Hannover: „The Greek Passion“, Bohuslav Martinů

Martinůs späte Oper hat eine ungewöhnliche Entstehungsgeschichte, die zu zwei recht unterschiedlichen Fassungen geführt hat. Der tschechische Komponist hatte vor, eine Oper über ein tschechisches oder slowakisches Thema zu schreiben. 1954 lernte er jedoch den griechischen Schriftsteller Nikos Kazantzakis kennen, der ihn davon überzeugte, statt „Alexis Sorbas“ seinen Roman „Der wiedergekreuzigte Christus“ als Grundlage der beabsichtigten Oper zu verwenden.

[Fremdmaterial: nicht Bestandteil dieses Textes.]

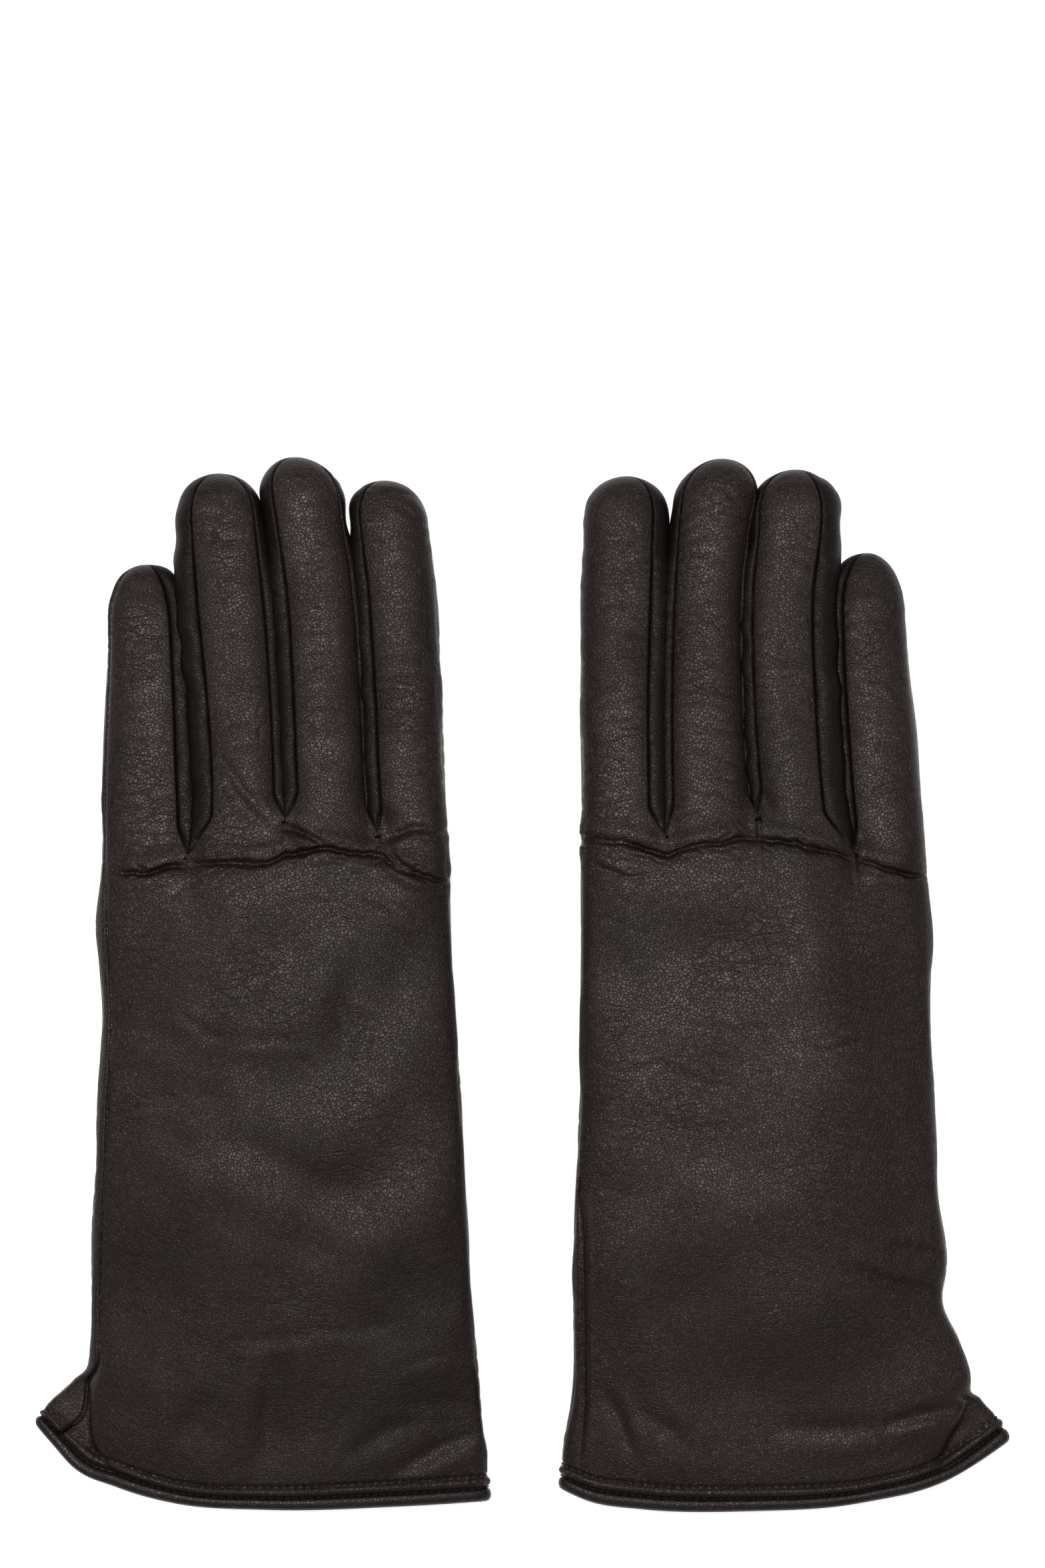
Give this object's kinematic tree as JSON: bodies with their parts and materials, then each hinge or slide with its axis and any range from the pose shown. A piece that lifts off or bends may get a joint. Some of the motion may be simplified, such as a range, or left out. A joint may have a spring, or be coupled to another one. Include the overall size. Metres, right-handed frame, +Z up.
{
  "type": "pair of leather gloves",
  "caption": "Pair of mid-length sewn leather dress gloves with knitted lining and bound cuff hem, laid palm down with the thumbs folded under; fingers, thumbs and wrists bend.",
  "frame": {"origin": "middle of the pair's footprint, on the surface that the gloves lie on", "axes": "+X from the left-hand glove to the right-hand glove, +Y towards the fingertips, +Z up out of the backs of the hands"},
  "size_m": [0.2522, 0.27, 0.0223],
  "materials": {
    "leather": "smooth satin nappa leather with a fine grain, brown-black",
    "edge_leather": "the same leather, skived and folded",
    "knit_lining": "fine matt wool knit"
  },
  "bodies": {
    "left_hand": {"left_hand_trank": "leather", "left_hand_lining": "knit_lining"},
    "left_cuff": {"left_cuff_back": "leather", "left_cuff_palm": "leather", "left_cuff_lining": "knit_lining", "left_hem_binding": "edge_leather"},
    "left_thumb": {"left_thumb_leather": "leather", "left_thumb_lining": "knit_lining"},
    "left_index_finger": {"left_index_trank": "leather", "left_index_fourchette": "leather", "left_index_lining": "knit_lining"},
    "left_middle_finger": {"left_middle_back": "leather", "left_middle_palm": "leather", "left_middle_fourchette_index_side": "leather", "left_middle_fourchette_ring_side": "leather", "left_middle_lining": "knit_lining"},
    "left_ring_finger": {"left_ring_back": "leather", "left_ring_palm": "leather", "left_ring_fourchette_middle_side": "leather", "left_ring_fourchette_little_side": "leather", "left_ring_lining": "knit_lining"},
    "left_little_finger": {"left_little_back": "leather", "left_little_palm": "leather", "left_little_fourchette": "leather", "left_little_lining": "knit_lining"},
    "right_hand": {"right_hand_trank": "leather", "right_hand_lining": "knit_lining"},
    "right_cuff": {"right_cuff_back": "leather", "right_cuff_palm": "leather", "right_cuff_lining": "knit_lining", "right_hem_binding": "edge_leather"},
    "right_thumb": {"right_thumb_leather": "leather", "right_thumb_lining": "knit_lining"},
    "right_index_finger": {"right_index_trank": "leather", "right_index_fourchette": "leather", "right_index_lining": "knit_lining"},
    "right_middle_finger": {"right_middle_back": "leather", "right_middle_palm": "leather", "right_middle_fourchette_index_side": "leather", "right_middle_fourchette_ring_side": "leather", "right_middle_lining": "knit_lining"},
    "right_ring_finger": {"right_ring_back": "leather", "right_ring_palm": "leather", "right_ring_fourchette_middle_side": "leather", "right_ring_fourchette_little_side": "leather", "right_ring_lining": "knit_lining"},
    "right_little_finger": {"right_little_back": "leather", "right_little_palm": "leather", "right_little_fourchette": "leather", "right_little_lining": "knit_lining"}
  },
  "joints": [
    {"name": "left_wrist_bend", "type": "hinge", "parent": "left_hand", "child": "left_cuff", "pos_m": [-0.061, -0.05749, 0.0158], "axis": [1, 0, 0], "range_deg": [-60, 70]},
    {"name": "left_thumb_swing", "type": "hinge", "parent": "left_hand", "child": "left_thumb", "pos_m": [-0.037, -0.02549, 0.0045], "axis": [0, 0, -1], "range_deg": [0, 80]},
    {"name": "left_index_bend", "type": "hinge", "parent": "left_hand", "child": "left_index_finger", "pos_m": [-0.02715, 0.04401, 0.0158], "axis": [-0.9983, -0.0576, 0], "range_deg": [-35, 80]},
    {"name": "left_middle_bend", "type": "hinge", "parent": "left_hand", "child": "left_middle_finger", "pos_m": [-0.0485, 0.04751, 0.0158], "axis": [-0.9976, -0.0698, 0], "range_deg": [-35, 80]},
    {"name": "left_ring_bend", "type": "hinge", "parent": "left_hand", "child": "left_ring_finger", "pos_m": [-0.0711, 0.04751, 0.0158], "axis": [-0.9982, -0.0593, 0], "range_deg": [-35, 80]},
    {"name": "left_little_bend", "type": "hinge", "parent": "left_hand", "child": "left_little_finger", "pos_m": [-0.09385, 0.03751, 0.0158], "axis": [-0.9997, -0.0227, 0], "range_deg": [-35, 80]},
    {"name": "right_wrist_bend", "type": "hinge", "parent": "right_hand", "child": "right_cuff", "pos_m": [0.061, -0.05749, 0.0158], "axis": [1, 0, 0], "range_deg": [-60, 70]},
    {"name": "right_thumb_swing", "type": "hinge", "parent": "right_hand", "child": "right_thumb", "pos_m": [0.037, -0.02549, 0.0045], "axis": [0, 0, 1], "range_deg": [0, 80]},
    {"name": "right_index_bend", "type": "hinge", "parent": "right_hand", "child": "right_index_finger", "pos_m": [0.02715, 0.04401, 0.0158], "axis": [-1, 0.0087, 0], "range_deg": [-35, 80]},
    {"name": "right_middle_bend", "type": "hinge", "parent": "right_hand", "child": "right_middle_finger", "pos_m": [0.0485, 0.04751, 0.0158], "axis": [-1, -0.0017, 0], "range_deg": [-35, 80]},
    {"name": "right_ring_bend", "type": "hinge", "parent": "right_hand", "child": "right_ring_finger", "pos_m": [0.0711, 0.04751, 0.0158], "axis": [-0.9999, -0.0122, 0], "range_deg": [-35, 80]},
    {"name": "right_little_bend", "type": "hinge", "parent": "right_hand", "child": "right_little_finger", "pos_m": [0.09385, 0.03751, 0.0158], "axis": [-0.9988, -0.0488, 0], "range_deg": [-35, 80]},
    {"name": "pair_lift", "type": "slide", "parent": "left_hand", "child": "right_hand", "axis": [0, 0, 1], "range_m": [0, 0.12]}
  ]
}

Zusammen mit Kazantzakis erstellte Martinů das Libretto nach der englischen Übersetzung des Romans und schrieb die Musik, sodass die Oper im Juli 1957 fertiggestellt war. Für das Londoner Opernhaus Covent Garden hatten Rafael Kubelik – und auch Herbert von Karajan für die Wiener Staatsoper – Interesse an der neuen Oper gezeigt. Die am Covent Garden geplante Uraufführung wurde jedoch mit der Begründung abgelehnt, dass die Oper zu viel gesprochenen Text enthalte und sich außerdem das britische Publikum nicht in die (für die Handlung unerheblichen) Hierarchien der orthodoxen Kirche Griechenlands versetzen könne; zu einer Wiener Aufführung kam es ebenfalls nicht. Daraufhin überarbeitete Martinů bis Januar 1959 die Partitur grundlegend. Neben vielen anderen Änderungen traten jetzt an die Stelle des fast durchgehenden Rezitativstils ariose Elemente, und die gesprochenen Teile wurden deutlich reduziert. Diese Fassung wurde 1961 in Zürich uraufgeführt, die im Jahr 2000 auch in Hannover zu erleben war.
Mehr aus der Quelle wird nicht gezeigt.